Cornerback Leodis McKelvin's balky hamstring felt so poorly before the game that he stepped aside for seventh-round rookie Jalen Mills. But when the Eagles' other starting corner, Nolan Carroll, went out with a concussion late in the second quarter, in came McKelvin.

But with the exception of a 76-yard touchdown catch by Taylor Gabriel early in the fourth quarter when he fooled McKelvin with a double move, the Eagles did an impressive job of keeping Jones and the Falcons receivers in front of them, limiting their yards after the catch and preventing them from getting first downs.

The Falcons' seven passing first downs equaled the fewest they've had since Nov. 8, 2009, when they managed just six against Washington.

Ryan completed just 54.5 percent of his throws, a season low. Jones had 10 catches for 135 yards. But just five of those 10 receptions picked up first downs. This is a guy who had converted 41 of his previous 51 receptions into first downs.

Safety Malcolm Jenkins, who also played a lot of corner once again Sunday, had one of his best performances of the season. He made one of his many nice plays late in the second quarter when he stopped Jones for a 5-yard gain on a third-and-8 play at the Philadelphia 40. He had several first-down-preventing tackles like that.

The piece de resistance: McKelvin's interception on a pass for Jones with a minute and a half left in the game.


Because of the pass plays the Falcons like to run, Matt Ryan hangs on to the ball longer than somebody like the Giants' three-step-dropper, Eli Manning.

And that means he's more susceptible to pressure and sacks. The Falcons came into the game ranked 22nd in sacks allowed per pass play.

The Eagles sacked Ryan only twice, but they got pressure on him much of the game, particularly on third down, making him move off his spot or hurry his throw.

Both of the sacks, which came in the second quarter, were important. The first, by Connor Barwin on a second-and-12 play after the Falcons had driven to the Philadelphia 19, foiled a possible touchdown drive and forced Atlanta to settle for a Matt Bryant field goal.

Barwin's sack was set up by the Eagles' other defensive end, Brandon Graham, who beat right tackle Ryan Schraeder around the outside and forced Ryan to step up, right into Barwin's waiting arms.

The second sack, by Graham but set up by up-the-middle pressure from tackle Fletcher Cox on the Falcons' very next possession, killed the momentum Atlanta had seized when Vic Beasley stripped the ball from Carson Wentz at the Philadelphia 42.

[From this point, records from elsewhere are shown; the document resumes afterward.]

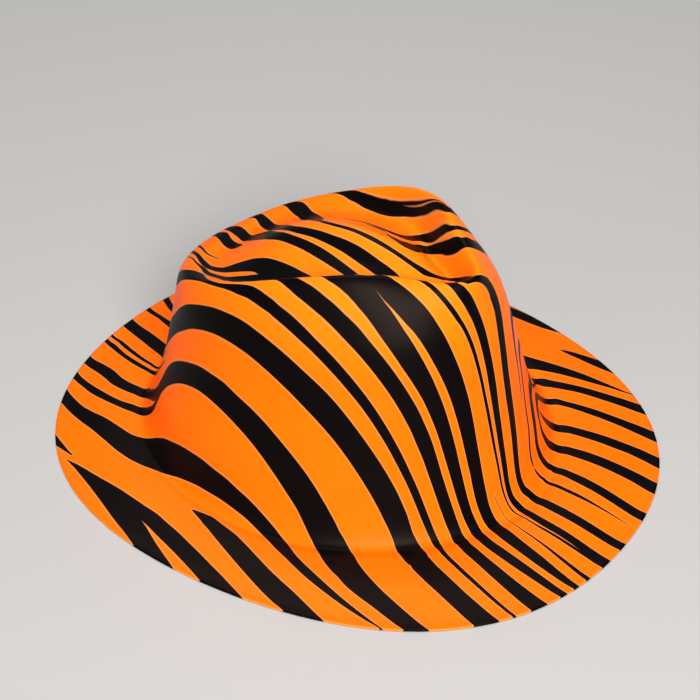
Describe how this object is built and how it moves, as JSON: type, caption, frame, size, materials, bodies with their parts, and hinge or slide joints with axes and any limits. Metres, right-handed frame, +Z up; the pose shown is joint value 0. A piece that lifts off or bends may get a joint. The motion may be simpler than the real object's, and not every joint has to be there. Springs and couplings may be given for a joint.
{
  "type": "striped plastic fedora hat",
  "caption": "One-piece moulded fedora with a flat oval brim and a teardrop-creased crown, printed with animal stripes; worn on the head as a party hat.",
  "frame": {"origin": "middle of the brim, on the surface that the hat rests on", "axes": "+Z up through the crown, -Y towards the front of the hat, -X towards the wearer's right"},
  "size_m": [0.2568, 0.292, 0.1157],
  "materials": {
    "printed_plastic": "satin, orange with black printed stripes on the outside and plain orange inside"
  },
  "bodies": {
    "root": {"hat_shell": "printed_plastic"}
  },
  "joints": []
}
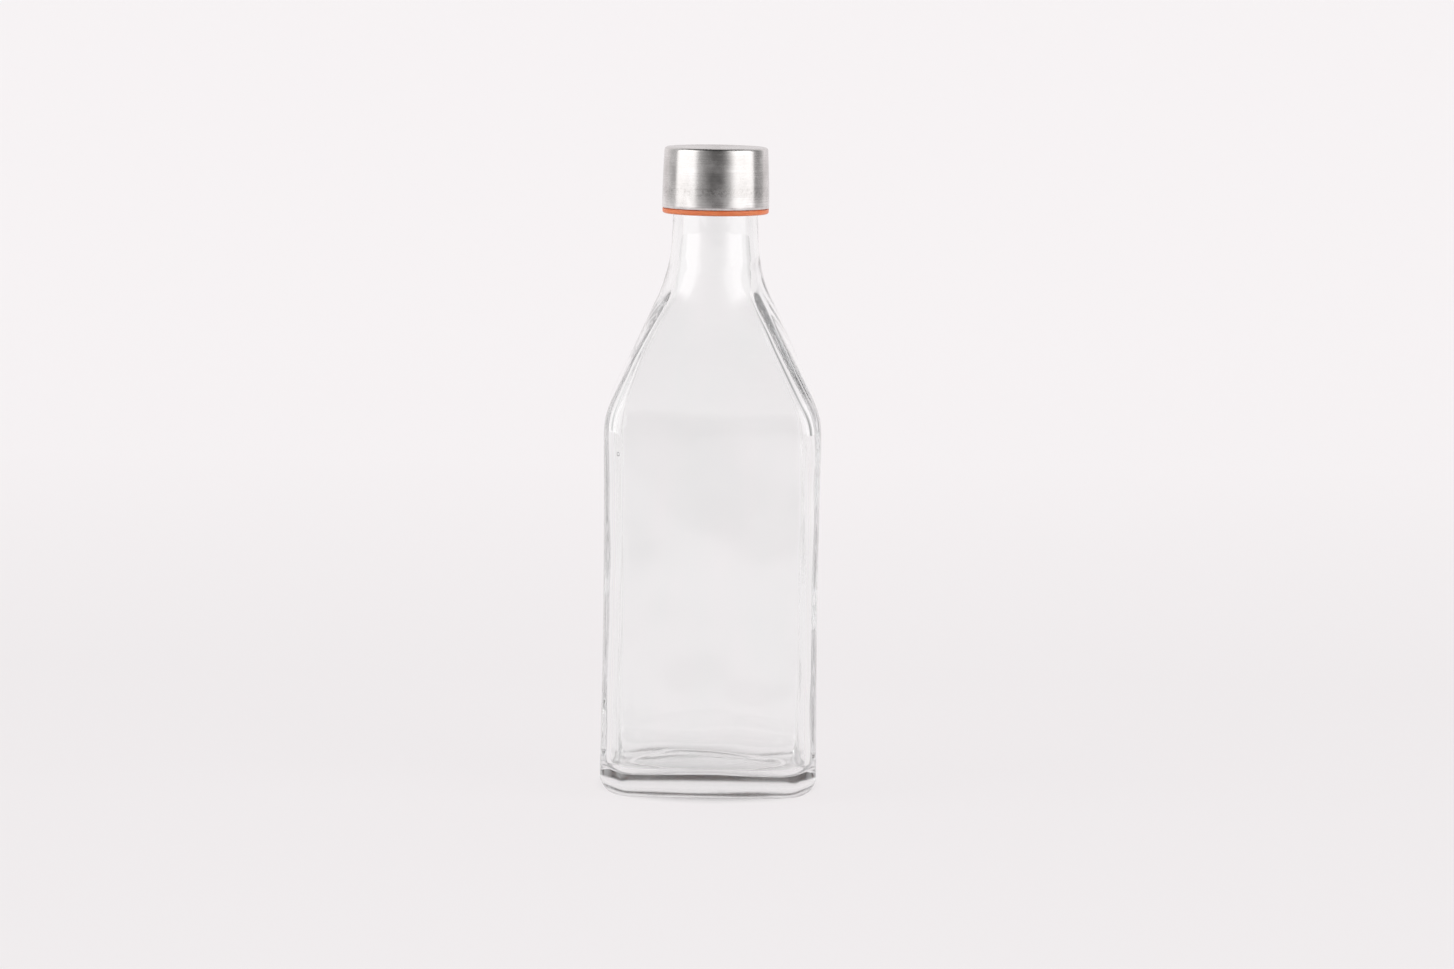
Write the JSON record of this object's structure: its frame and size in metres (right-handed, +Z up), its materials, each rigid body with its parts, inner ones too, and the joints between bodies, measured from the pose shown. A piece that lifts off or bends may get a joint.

Pressure also was critical in forcing an Atlanta three-and-out in the fourth quarter after the Falcons had taken a 15-13 lead and Caleb Sturgis was short on a 55-yard field-goal attempt.

Cox bulldozed his way up the middle and forced a hurried incompletion from Ryan on first down. On third-and-10, defensive coordinator Jim Schwartz called a blitz that forced an off-target throw by Ryan to Taylor Gabriel.

The Falcons punted the ball back to the Eagles, who drove 76 yards on eight plays and took the lead for good on Ryan Mathews' second touchdown run of the game.


The biggest problem the Eagles defense had last year under Billy Davis was getting off the field on third down. The Eagles finished 26th in the league in third-down defense (42.9 percent). This year, they're fifth (35.5).

On Sunday, they allowed the Falcons to convert just 2 of 11 third-down opportunities. Eight of those 11 third-down situations were eight yards or more. Atlanta failed to convert any of those eight third-and-longs into first downs.

Matt Ryan entered the game ranked second in the league in third-down passing. He had completed 68.6 percent of his third-down attempts. Against the Eagles, he completed 6 of 10 third-down passes, but just one of those six completions – a 20-yard pass to Julio Jones on a third and 4 – resulted in a first down.

Jones was targeted six times by Ryan on third down. Jones caught three of those passes, but the 20-yard completion was the only first down.


The Linc isn't the Vet. That's a good thing for the most part. But the crowds at the new joint never have been quite as intimidating to the visitors or as inspiring to the home team as they were at the old joint.

Sunday, though, the crowd helped make a difference. Fans were loud and into the game, and for a minute there, it almost looked and sounded like the old days at the Vet, particularly when they became incensed with some of the non-calls by the zebras down the stretch.

The Eagles ran their record at the Linc this year to 4-0 with the win. If you were there, take a bow.